We’re All Whores, Really

July 21st, 2013

My pal Rob Siegel wrote a book – a great, great book called “Memoirs of a Hack Mechanic”. You’ll notice that it has nothing to do with music (well, it has a little to do with music, but not much, really) – it turns out that in addition to being a marvelous songwriter, Rob is a car guy, and he’s been writing a column about cars for 25 years. I can’t recommend the book highly enough – it’s charming, deeply engaging, funny, beautifully written. And (I hope you can tell, because of these monthly missives) my standards are pretty damn high.

But my goal here is not to plug Rob’s book (although I seem to be doing that, anyway).

After I read it, and wrote Rob to praise him effusively, he wrote me back and asked me to post a review on Amazon. A perfectly fair request – his publisher snagged reviews in the Globe and the Times, and he’s trying to do his part to plug the book. And we should all be doing that sort of thing, right? Those of us with products, of any sort, owe it to ourselves, and our products – music, books, widgets – to tell as many people about them as we can. They’re great, after all!

I’ve written before – at least, I’m pretty sure I’ve written before – about the artist’s complicated relationship with marketing. Those of us who can do it well, on balance, are more successful than those of us who can’t – because, really, it’s all about how many people have heard about you, and there are only two ways for people to hear about you: either you tell them, or someone else tells them – and either way, you’ll do better if you have a hand in it. But that morning, as I happily composed a review for Rob, it occurred to me that —

Well, we’re not going to go there quite yet, because I now have a rare opportunity to show you folks how the Low Notes sausage is made. I read Rob’s book almost a month ago, and it gave me the idea for this column, and the way the sentence above originally ended was “it occured to me that the extent to which the entire world is moving in this direction can’t possibly be a good thing.”
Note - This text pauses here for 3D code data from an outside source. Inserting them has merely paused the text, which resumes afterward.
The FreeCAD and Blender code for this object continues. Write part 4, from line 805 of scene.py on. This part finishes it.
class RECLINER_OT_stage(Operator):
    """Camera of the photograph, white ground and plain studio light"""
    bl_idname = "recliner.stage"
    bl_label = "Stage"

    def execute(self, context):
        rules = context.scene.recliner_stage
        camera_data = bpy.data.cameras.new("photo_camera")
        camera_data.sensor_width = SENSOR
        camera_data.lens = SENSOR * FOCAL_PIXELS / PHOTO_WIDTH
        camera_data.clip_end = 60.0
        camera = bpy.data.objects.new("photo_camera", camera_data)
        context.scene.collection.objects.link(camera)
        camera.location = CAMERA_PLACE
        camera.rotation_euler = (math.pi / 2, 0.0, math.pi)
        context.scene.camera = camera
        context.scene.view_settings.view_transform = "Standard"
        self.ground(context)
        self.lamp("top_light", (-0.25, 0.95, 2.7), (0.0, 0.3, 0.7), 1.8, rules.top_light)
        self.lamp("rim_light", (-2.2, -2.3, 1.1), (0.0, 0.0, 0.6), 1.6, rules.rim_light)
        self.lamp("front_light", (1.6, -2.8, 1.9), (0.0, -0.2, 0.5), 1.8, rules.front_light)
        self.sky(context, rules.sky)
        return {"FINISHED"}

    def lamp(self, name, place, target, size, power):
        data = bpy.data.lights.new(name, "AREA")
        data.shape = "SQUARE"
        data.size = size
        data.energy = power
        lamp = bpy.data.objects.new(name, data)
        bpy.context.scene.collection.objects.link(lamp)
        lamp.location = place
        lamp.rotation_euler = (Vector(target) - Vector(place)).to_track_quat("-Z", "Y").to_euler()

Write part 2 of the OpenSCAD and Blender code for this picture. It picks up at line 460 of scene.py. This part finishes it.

And then I stared at that sentence for three weeks, and realized: nope, I’m full of crap. It was the “you kids get off my lawn” alarm going off, the rose-colored view through the Vaseline-smeared lens of nostalgia (and bad metaphors, apparently). And the thing that showed me that it had to be nostalgia was the realization that the way that the world used to do this, frankly, sucked more.

The thing is, a good number of us used to outsource our dreams of fame and fortune to others. We could slave away, and maybe the big record company would discover us, or we’d get that book deal, or something. And sure, we musicians would make our own cassettes (remember playing those things through your Flintstones-era stereos, powered by tiny dinosaurs on treadmills?), but the record contract was the dream; hell, if you were an author, self-publishing was “vanity” publishing, barely more dignified than vomiting at a wedding reception.

Nowadays, the slogan is “You are your own brand”. And the distribution channels are, more and more, channels that we’re expected to drive ourselves, or do a big chunk of the leg work for, at the very least. But the thing is: they’re there. Yes, the long tail of attention still condemns most of us geniuses to unjustified obscurity – but the chance is there. The levers are, more and more, levers that people like you and me can pull – if you know how to pull them. Sure, that’s one more thing you have to learn to do, in addition to figuring out whose sofa you can sleep on and how to shrink-wrap your own CDs, but it’s better than having those channels completely owned and controlled by enormous corporations.

I’m not fooling myself here. I understand that the enormous corporations have a lot to lose; and I understand that they’re still better at manipulating the channels than we are. But the battle isn’t as one-sided as it used to be. It’s easy to make fun of the reality show culture, the folks, like Snooki, who’re famous simply for being willing to make asses of themselves in public; it’s like shooting overly-tanned fishi in a barrel, frankly (and don’t think I haven’t fantasized about it). But that’s just the flip side of an opportunity that those of us who can market ourselves finally have access to.

In another great book, “The Art of the Solo Performer”, my pal Steve Rapson gives a hypothetical example of a person who takes off all his clothes in public and attempts to perform, before being hauled away by the police, thereby establishing his reputation as the “Naked Songwriter”. Steve’s point was: attention is a valuable commodity. Seize it, and you will be successful. It’s more true today than it ever was, and while I can’t say that I’m thrilled at having my incompetence rubbed in my face by the likes of Snooki, I can’t say – although I tried, for a month there – that I’d prefer the old way of doing things.